Simplified data flow:
User’s Device (Browser) -> Local Network (Router) -> ISP -> Internet Backbone -> Server (Website)
IP Address vs MAC Address
An IP address is a unique identifier assigned to each device connected to a network. It’s used to identify the device and communicate with it. An IP address is a logical address that can be changed. It’s assigned by the network administrator or ISP (Internet Service Provider).

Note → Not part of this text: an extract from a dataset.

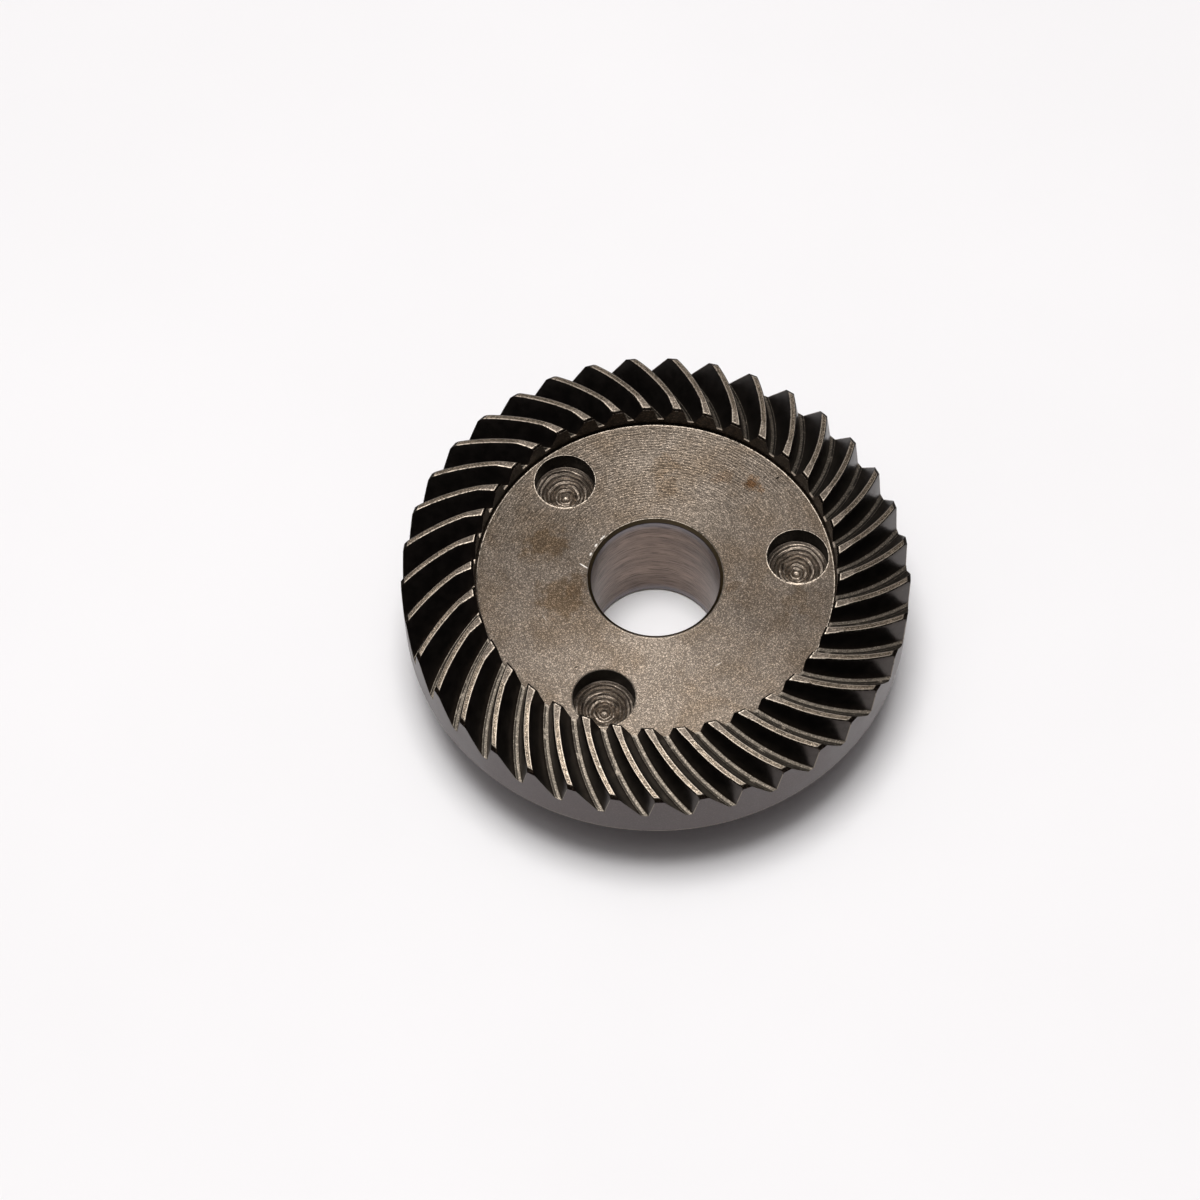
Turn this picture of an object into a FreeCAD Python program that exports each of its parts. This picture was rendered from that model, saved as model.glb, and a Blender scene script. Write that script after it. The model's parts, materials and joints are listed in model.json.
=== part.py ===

An MAC address is a unique identifier assigned to each network interface controller (NIC) connected to a network. It’s used to identify the device and communicate with it. An MAC address is a physical address that cannot be changed(but can be spoofed). It’s assigned by the manufacturer.
IP v4 classes
RFC 1918 name |
IP address range |
Number of addresses |
Largest CIDR block (subnet mask) |
Host ID size |
Mask bits |
Classful description |
---|---|---|---|---|---|---|
24-bit block |
10.0.0.0 - 10.255.255.255 |
16777216 |
10.0.0.0/8 (255.0.0.0) |
24 bits |
8 bits |
single class A network |
20-bit block |
172.16.0.0 - 172.31.255.255 |
1048576 |
172.16.0.0/12 (255.240.0.0) |
20 bits |
12 bits |
16 contiguous class B networks |
16-bit block |
192.168.0.0 - 192.168.255.255 |
65536 |
192.168.0.0/16 (255.255.0.0) |
16 bits |
16 bits |
256 contiguous class C networks |
There is another special IP address range called the loopback address range. It’s used to establish a connection to the same computer. The loopback address range is localhost (127.0.0.1).
IP v4 vs IP v6
IP v4 is the fourth version of the Internet Protocol (IP). It’s the most widely used protocol in use today. It’s a connectionless protocol that operates on a best-effort delivery model, in that it does not guarantee delivery, nor does it assure proper sequencing or avoidance of duplicate delivery. These aspects, including data integrity, are addressed by an upper layer transport protocol, such as the Transmission Control Protocol (TCP).
Example:
8.8.8.8
00001000.00001000.00001000.00001000
IP v6 is the sixth version of the Internet Protocol (IP). It’s the most recent version of the Internet Protocol. It’s designed to succeed Internet Protocol version 4 (IPv4). It’s a connectionless protocol that operates on a best-effort delivery model, in that it does not guarantee delivery, nor does it assure proper sequencing or avoidance of duplicate delivery. These aspects, including data integrity, are addressed by an upper layer transport protocol, such as the Transmission Control Protocol (TCP).